There are many mindless sheep in our world, herded inexorably though a colorless landscape of muted dreams. Together, WE are like bright flowers, towering mountains, and shining light that they walk past with blind prejudice, unseeing. At times a discordant cacophony, occationally merging into symphonic harmony, but our music is always _there_, all around them. Some will stop, turn up their faces, and discover the amazing sights and sounds around them... joining their voice to the song.

I'm proud to count myself among the "different". And if someone calls me a weirdo loser for it, that's their loss. Through furmeets, cons and this forum, I get to see all the colors around me ... and it's beautiful.


----------



## silveredgreen (Nov 29, 2017)

Reading this, no wonder i'm a social outcast. Doubt that'll ever change too and it doesn't help my case knowing i have a social disability that hinders my ability to understand what's considered normal. On top of that i've been heavily sheltered for most of my life, very little information on what's seen as normal, if any.


----------



## ChromaticRabbit (Nov 29, 2017)

silveredgreen said:


> it doesn't help my case knowing i have a social disability that hinders my ability to understand what's considered normal... very little information on what's seen as normal, if any.


You're looking in the wrong places. Value and principle define who we are, and not social tropes, which as it turns out can be gamed, manipulated, and exploited by _anyone_ with a few cash bills to rub together. Ask the National Socialists of yore about that. Don't look to people for normalcy, look within you heart which is governed by an Enlightened Good that you have cultivated according to principles of virtue and excellence.


----------



## silveredgreen (Nov 29, 2017)

ChromaticRabbit said:


> You're looking in the wrong places. Value and principle define who we are, and not social tropes, which as it turns out can be gamed, manipulated, and exploited by _anyone_ with a few cash bills to rub together. Ask the National Socialists of yore about that. Don't look to people for normalcy, look within you heart which is governed by an Enlightened Good that you have cultivated according to principles of virtue and excellence.
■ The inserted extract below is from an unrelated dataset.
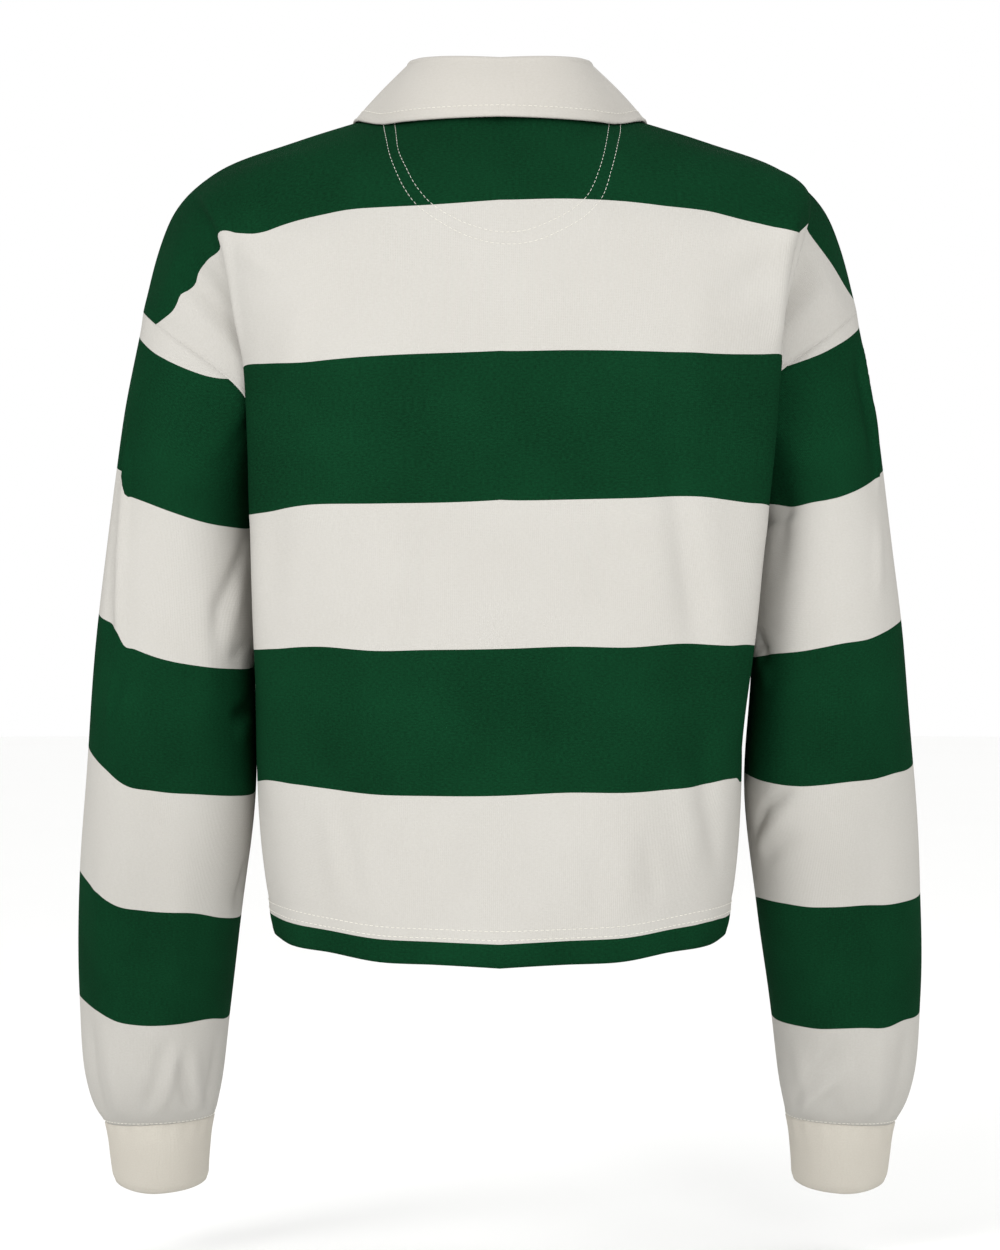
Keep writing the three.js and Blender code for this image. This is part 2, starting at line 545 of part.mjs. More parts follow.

Right except for the fact that i can't find a job because i have autism. Nobody wants to hire me for that exact reason. Personally i couldn't care less if people think i'm weird, i don't exist to please a bunch of cardboard cutouts. I would however love to be seen as just as good a choice as neurotypical people when it comes to being hired for something.


----------



## AustinB (Nov 29, 2017)

silveredgreen said:


> Right except for the fact that i can't find a job because i have autism. Nobody wants to hire me for that exact reason.


If people aren't hiring you because you have autism, they're complete assholes that you shouldn't even work for to begin with.


----------



## AustinB (Nov 29, 2017)

Scales42 said:


> The Influence of the media is surely one of the many reasons society is the way it is. From a young age people are getting manipulated into thinking "That is good" "you need this" etc.
> There is a movie I have to think of right now, that sums it up superb: They Live


I was actually thinking about watching that movie the other day lol. 
Is it any good?


----------



## -..Legacy..- (Nov 29, 2017)

silveredgreen said:


> Right except for the fact that i can't find a job because i have autism. Nobody wants to hire me for that exact reason. Personally i couldn't care less if people think i'm weird, i don't exist to please a bunch of cardboard cutouts. I would however love to be seen as just as good a choice as neurotypical people when it comes to being hired for something.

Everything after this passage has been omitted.